Second, as individuals age their skill and ability level also changes; therefore, Goju-Ryu conditioning is then modified to meet the needs of the practitioner. Kumite to a 55-year old business man is a moot point, but kata/bunkai and exercise is surely relevant. The elderly do not often participate in dojo training because they inherently feel that the window of desire and opportunity has passed them by. Why would a businessman or an elderly practitioner subject themselves to physical punishment, when all they want is to learn basic self defense. I often see the evolution of students toward this end in the dojo. At first, they tend to approach Karate-Do in an impassioned and aggressive manner. As they mature, their confidence grows and they tend to become more relaxed and focused and exhibit a heightened sense of technical control. When they approach middle-age, they know how to fight, perform kata and its applications, and they tend to want to share this information with younger practitioners. This is the natural evolution of a well structured dojo—the experienced senseis helping the younger members, often sacrificing their own training to help others.
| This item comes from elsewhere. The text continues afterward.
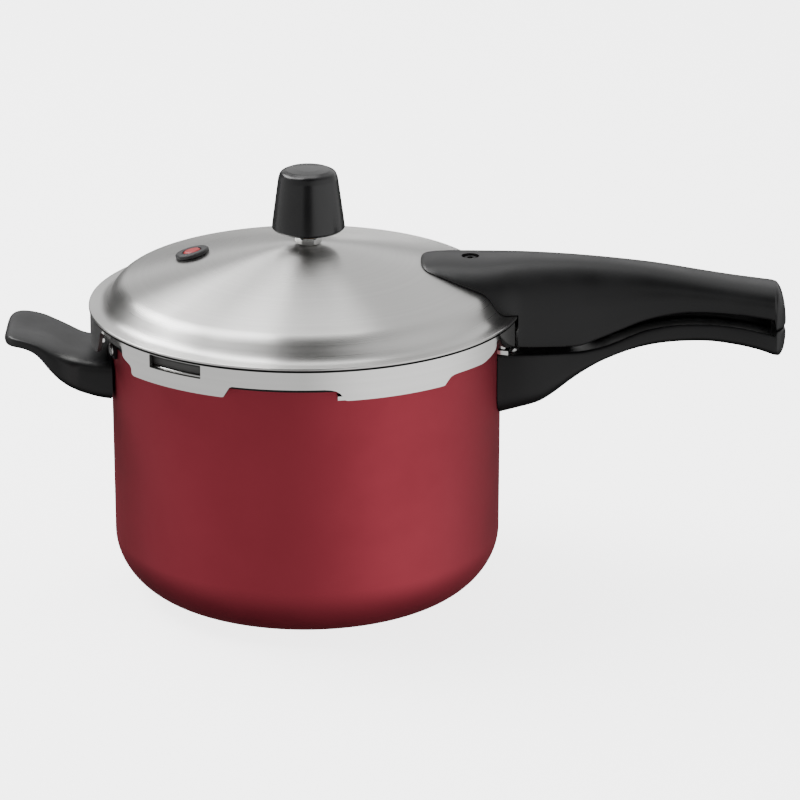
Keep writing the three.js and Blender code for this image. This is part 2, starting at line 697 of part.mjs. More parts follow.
function ventSeal() {
  const [low, high] = [-3.9, -LID_SHEET - GAP];
  return onVentPad(revolved([
    [VENT_PIPE_RADIUS + GAP, low],
    [7.2, low],
    [7.2, high],
    [VENT_PIPE_RADIUS + GAP, high],
    [VENT_PIPE_RADIUS + GAP, low],
  ], SMALL_SEGMENTS));
}

function ventNut() {
  return onVentPad(hexNut(14, VENT_PIPE_RADIUS + GAP, GAP, 3.9));
}

function ventStrainer() {
  const [radius, low, high, sheet] = [7.4, -15.6, -8.3, 0.8];
  const cup = solidFrom(revolved([
    [0, low],
    [radius - 1, low],
    [radius, low + 1],
    [radius, high],
    [radius - sheet, high],
    [radius - sheet, low + 1.2],
    [radius - 1.4, low + sheet],
    [0, low + sheet],
  ], 2 * SMALL_SEGMENTS));
  const slots = Array.from({ length: 6 }, (_, i) => solidFrom(
    block(0, radius + 1, -0.9, 0.9, low + 2, high - 1.5).rotateZ(radians(30 + i * 60))));
  return onVentPad(geometryFrom(cup.subtract(joined(slots))));
}

function regulatorWeight() {
  return revolved([
    [VENT_PIPE_RADIUS + GAP, WEIGHT_BOTTOM],
    [6.5, WEIGHT_BOTTOM],
    [6.5, 199.2],
    [12, 199.2],
    [11.2, 222.5],
    [0, 222.5],
    [0, 207],
    [2.6, 205.3],
    [VENT_PIPE_RADIUS + GAP, 201.3],
    [VENT_PIPE_RADIUS + GAP, WEIGHT_BOTTOM],
  ], 24).translate(VENT_X, 0, 0);
}

function weightCap() {
  return revolved([
    [6.9, CAP_BOTTOM],
    [CAP_BOTTOM_RADIUS - 0.8, CAP_BOTTOM],
    [CAP_BOTTOM_RADIUS, CAP_BOTTOM + 1],
    [CAP_TOP_RADIUS, CAP_TOP - 5.4],
    [CAP_TOP_RADIUS - 0.9, CAP_TOP - 2.5],
    [CAP_TOP_RADIUS - 3.4, CAP_TOP - 0.9],
    [CAP_TOP_RADIUS - 8.8, CAP_TOP - 0.2],
    [0, CAP_TOP],
    [0, 222.9],
    [11.6, 222.9],
    [12.4, 198.8],
    [6.9, 198.8],
    [6.9, CAP_BOTTOM],
  ], 28).translate(VENT_X, 0, 0);
}

// ---------------------------------------------------------------------------
// Safety valve
// ---------------------------------------------------------------------------

function valvePlace() {
  const angle = radians(VALVE_ANGLE);
  return [VALVE_RADIUS_FROM_AXIS * Math.cos(angle), VALVE_RADIUS_FROM_AXIS * Math.sin(angle)];
}

function safetyGrommet() {
  return revolved([
    [3.5, -4.3],
    [7.6, -4.3],
    [8.4, -3.4],
    [8.4, -LID_SHEET - GAP],
    [6.3, -LID_SHEET - GAP],
    [6.3, GAP],
    [GROMMET_RADIUS, GAP],
    [GROMMET_RADIUS, 1.5],
    [GROMMET_RADIUS - 0.8, 2.3],
    [5.2, 2.3],
    [4.9, 0.9],
    [3.5, 0.9],
    [3.5, -4.3],
  ], 20).applyMatrix4(onDome(...valvePlace()));
}

function pressurePin() {
  return revolved([
    [0, -11],
    [2, -11],
    [2, -9.2],
    [3.2, -9.2],
    [3.2, 1.2],
    [4.6, 1.2],
    [4.5, 2.3],
    [3.6, 2.8],
    [0, 2.8],
  ], SMALL_SEGMENTS).applyMatrix4(onDome(...valvePlace()));
}

function pinClip() {
  return revolved([
    [2.3, -10.6],
    [5.2, -10.6],
    [5.2, -9.5],
    [2.3, -9.5],
    [2.3, -10.6],
  ], SMALL_SEGMENTS).applyMatrix4(onDome(...valvePlace()));
}

// ---------------------------------------------------------------------------
// Assembly
// ---------------------------------------------------------------------------

const cooker = new THREE.Group();

function place(name, geometry, material) {
  const mesh = new THREE.Mesh(geometry, material);
  mesh.name = name;
  cooker.add(mesh);
}

place('pot_body', potBody(), redEnamel);
place('pot_handle_bracket', potHandleBracket(), brightSteel);
place('pot_handle', potHandle(), blackBakelite);
RIVET_HEIGHTS.forEach((height, i) => {
  place(`pot_handle_rivet_${i + 1}`, wallRivet(0, height, PLATE_OUTER_RADIUS), brightSteel);
});
place('pot_handle_screw', headedScrew(109.7, 131, POT_SCREW_X), brightSteel);
[['front', -ROOT_BOLT_Y], ['back', ROOT_BOLT_Y]].forEach(([side, y]) => {
  place(`root_bolt_${side}`, rootBolt().translate(ROOT_BOLT_X, y, 0), brightSteel);
  place(`root_nut_${side}`, hexNut(6.6, 1.5 + GAP, 135.1, 137).translate(ROOT_BOLT_X, y, 0), brightSteel);
});

place('helper_bracket', helperBracket(), blackenedSteel);
place('helper_handle', helperHandle(), blackBakelite);
[['front', HELPER_RIVET_ANGLE], ['back', -HELPER_RIVET_ANGLE]].forEach(([side, angle]) => {
  place(`helper_rivet_${side}`, wallRivet(180 + angle, HELPER_RIVET_HEIGHT, PLATE_OUTER_RADIUS), brightSteel);
});
place('helper_screw', headedScrew(114.2, 128.5, -HELPER_SCREW_X), brightSteel);

place('sealing_ring', sealingRing(), greySilicone);

place('lid_shell', lidShell(), satinAluminium);
place('lid_handle_bracket', lidHandleBracket(), brightSteel);
place('lid_rivet_front', lidRivet(...LID_RIVETS[0]), brightSteel);
place('lid_rivet_back', lidRivet(...LID_RIVETS[1]), brightSteel);
place('lid_handle', lidHandle(), blackBakelite);
place('lid_handle_screw_front', lidHandleScrewFront(), brightSteel);
place('lid_handle_screw_rear', lidHandleScrewRear(), brightSteel);
place('lid_handle_cover', lidHandleCover(), blackBakelite);

place('vent_pipe', ventPipe(), brass);
place('vent_seal', ventSeal(), blackSilicone);
place('vent_nut', ventNut(), brightSteel);
place('vent_strainer', ventStrainer(), brightSteel);

place('regulator_weight', regulatorWeight(), brightSteel);
place('weight_cap', weightCap(), blackBakelite);

place('safety_grommet', safetyGrommet(), blackSilicone);
place('pressure_pin', pressurePin(), redSilicone);
place('pin_clip', pinClip(), brightSteel);

export default cooker;
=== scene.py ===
"""Looks of the stovetop pressure cooker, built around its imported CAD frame.

Outlines are written in millimetres in the CAD frame: +Z up, +X towards the long handles,
origin at the centre of the pot's flat underside. Meshes are made in metres.
"""

import math

import bmesh
import bpy
from mathutils import Matrix, Vector


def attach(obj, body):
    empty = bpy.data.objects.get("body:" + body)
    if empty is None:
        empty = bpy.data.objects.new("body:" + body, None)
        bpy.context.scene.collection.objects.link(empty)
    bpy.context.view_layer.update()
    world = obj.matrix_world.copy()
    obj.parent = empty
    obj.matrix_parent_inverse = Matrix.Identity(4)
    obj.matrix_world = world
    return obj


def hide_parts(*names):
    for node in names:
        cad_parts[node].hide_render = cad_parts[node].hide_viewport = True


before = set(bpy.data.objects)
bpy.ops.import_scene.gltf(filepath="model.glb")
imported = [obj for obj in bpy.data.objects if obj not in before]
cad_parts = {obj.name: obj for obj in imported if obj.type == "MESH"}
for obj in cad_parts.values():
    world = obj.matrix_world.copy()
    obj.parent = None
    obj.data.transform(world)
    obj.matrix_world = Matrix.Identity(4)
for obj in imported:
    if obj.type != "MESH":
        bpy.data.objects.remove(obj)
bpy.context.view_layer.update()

MM = 0.001

# ---- Driving dimensions, in millimetres ----

POT_RADIUS = 103.0
POT_FLARE = 0.5
CORNER_SIZE = 31.6
CORNER_POWER = 1.87
POT_WALL = 3.0
POT_BASE = 4.0
RED_TOP = 141.0
BAND_TOP = 145.9
RIM_TOP = 148.6
RIM_FLANGE_RADIUS = 106.3
POT_LUG_RADIUS = 111.3
POT_LUG_HALF_ANGLE = 13.9
FIRST_LUG_ANGLE = -125.5
LUG_PITCH = 60.0
LUG_COUNT = 6

LID_SHEET = 2.0
DOME_TOP = 190.0
DOME_RADIUS = 94.0
DOME_DROP = 19.4
DOME_POWER = 1.42
VENT_PAD_RADIUS = 10.0
SHOULDER_START = 95.0
SHOULDER_REACH = (0.60, 0.52)
FLANGE_START = 111.0
FLANGE_TOP = 157.6
FLANGE_RADIUS = 114.9
SKIRT_RADIUS = 114.3
SKIRT_TOP = 155.08
LID_LUG_BOTTOM = 139.5
LID_LUG_HALF_ANGLE = 15.2
LID_LIP_HALF_ANGLE = 14.6
LID_LIP_INNER_RADIUS = 107.2

VENT_X = 1.6
VALVE_RADIUS_FROM_AXIS = 61.0
VALVE_ANGLE = 170.0
ROOT_BOLT = (109.5, 16.5)
POT_SCREW_X = 122.0
HELPER_SCREW_X = -119.0
LID_SCREW_FRONT_X = 87.0
LID_SCREW_REAR_X = 156.0
LID_RIVET_X = 79.5
LID_RIVET_Y = 7.5
HELPER_RIVET_ANGLE = 16.2
HELPER_RIVET_HEIGHT = 139.8
RIVET_HEIGHTS = (112.0, 137.0)
PLATE_OUTER_RADIUS = 105.4
THREAD_PITCH = 0.7

# Segments round a full turn for the large round pieces
ROUND = 256


# ---- Mesh helpers ----

def shade(bm, sharp_angle):
    """Smooth shading, except across edges bent by more than sharp_angle degrees."""
    limit = math.radians(sharp_angle)
    for edge in bm.edges:
        edge.smooth = not (len(edge.link_faces) == 2 and edge.calc_face_angle(0.0) > limit)
    for face in bm.faces:
        face.smooth = True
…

This continual support system, structure, and adaptability are what separate Goju-Ryu from other Ryuhas. The emphasis of Goju-Ryu is the perfection of self and the development of character. How is this achieved? It is achieved through research, practice, kata and bunkai. Perfection of self has no age limit, nor physical constraints. The philosophical tenets of Goju-Ryu, in addition to the adaptability of conditioning methodologies and kata/bunkai practice make this system a work of collective and divine genius. As Miyagi Chojun sensei’s health needs changed, he foresaw the destiny of his art—adaptability. Continual adaptability is the nature of this Ryuha. Goju-Ryu will always adapt to what you are able to physically do regardless of age. This is why this system is inherently superior to other systems in my humble opinion.